OAKLAND UNIFIED SCHOOL DISTRICT: SUMMARY OF COMMENTS
Dr. Eugene Stovall
MIS Department
Oakland Unified School District
The Oakland Unified School District submitted three sets of comments on the FCC's NOTICE OF PROPOSED RULEMAKING AND ORDER ESTABLISHING THE JOINT BOARD on the matter of Universal Service. In our March 8, 1996 comments, we established the basis for school discounts and the "principle of total school service". In our reply comments of April 29, 1996 we addressed the specific issue of Subscriber Line Charges (SLCs), Common Carrier Line Charges (CCLs) and the proposed cost reallocations for maintaining the network from the vendors to the end users. Our further comments submitted July 31, 1996, recommended a competitive methodology for providing discounts to the schools which would use the universal fund to incent and facilitate rather than fund educational discounts.
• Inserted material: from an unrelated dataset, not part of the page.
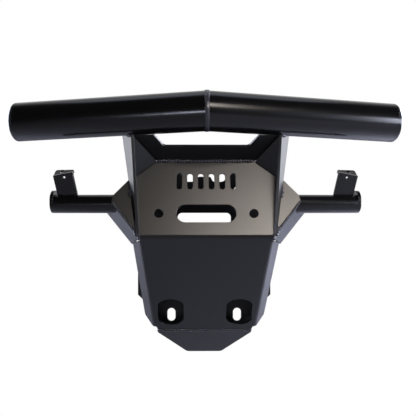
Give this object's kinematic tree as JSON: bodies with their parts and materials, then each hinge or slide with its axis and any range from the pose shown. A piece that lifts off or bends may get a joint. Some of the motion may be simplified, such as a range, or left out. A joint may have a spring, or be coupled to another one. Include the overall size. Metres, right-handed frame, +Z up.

The one ideal which directed all three comments was that Congress intended that the Telecommunication Act of 1996 rapidly transform the telecommunications industry from a regulated monopoly controlled by a few large vendors to a competitive marketplace open to all. In signing the Telecommunications Act of 1996, President Clinton said:
"Today our world is being remade yet again by an information revolution, changing the way we work, the way we live, the way we relate to each other. Already the revolution is so profound that it is changing the dominant economic model of this age....
"But this revolution has been held back by outdated laws, designed for a time when there was one phone company, three TV networks, [and] no such thing as a computer. Today, with the stroke of a pen, our laws will catch up with our future.
We will help to create an open marketplace where competition and innovation can move as quick as light.
COMMENTS OF MARCH 8, 1996:
The District believes that the 1996 Telecommunications Act should provide discounts on all universal service utilized by schools defined in terms of access to the public switched network, switching within the public switched network and features utilized on the public switched network. The District also believes that the federal universal service support mechanisms should apply to the broad array of high speed digital services. Finally, the District believes that Internet access should also be included under this classification of advanced services and Internet Service Providers (ISPs) be included under the category of telecommunications carriers.
In these first comments, we believed the basis of school discounts would be the following:
Schools should have flat rate access to the network at the same cost as residential customers. Just as with residential service, all usage charges should be eliminated for local calls.
One of the anomalies of the current telephone delivery structure is the concept of the telephone central office. All local rates and local services are based upon the arbitrarily defined central office locations of the local exchange carrier. These boundaries are nothing more than historic relics of the way communities developed and grew. They are neither standardized nor are they rational. They overlap and cut over school district boundaries. Local exchange carrier (LEC) central office boundaries create excess charges for schools. For large school districts such as Oakland, the excess telephone service charges are bloated by the fact that these large school districts overlap several LEC central offices. To obtain telephone service between these different central offices, many school districts must incur telephone company-imposed inter-office facility charges such mileage and termination charges. These charges are all the more excessive because most LECs have implemented the as Signaling System 7 technology which have virtually eliminated any additional cost to the LEC for providing service across the LEC' s central office boundaries. Eliminating all interoffice facility charges including mileage, terminations, and local loop charges for providing services to schools across central office boundaries is a reasonable discount mechanism.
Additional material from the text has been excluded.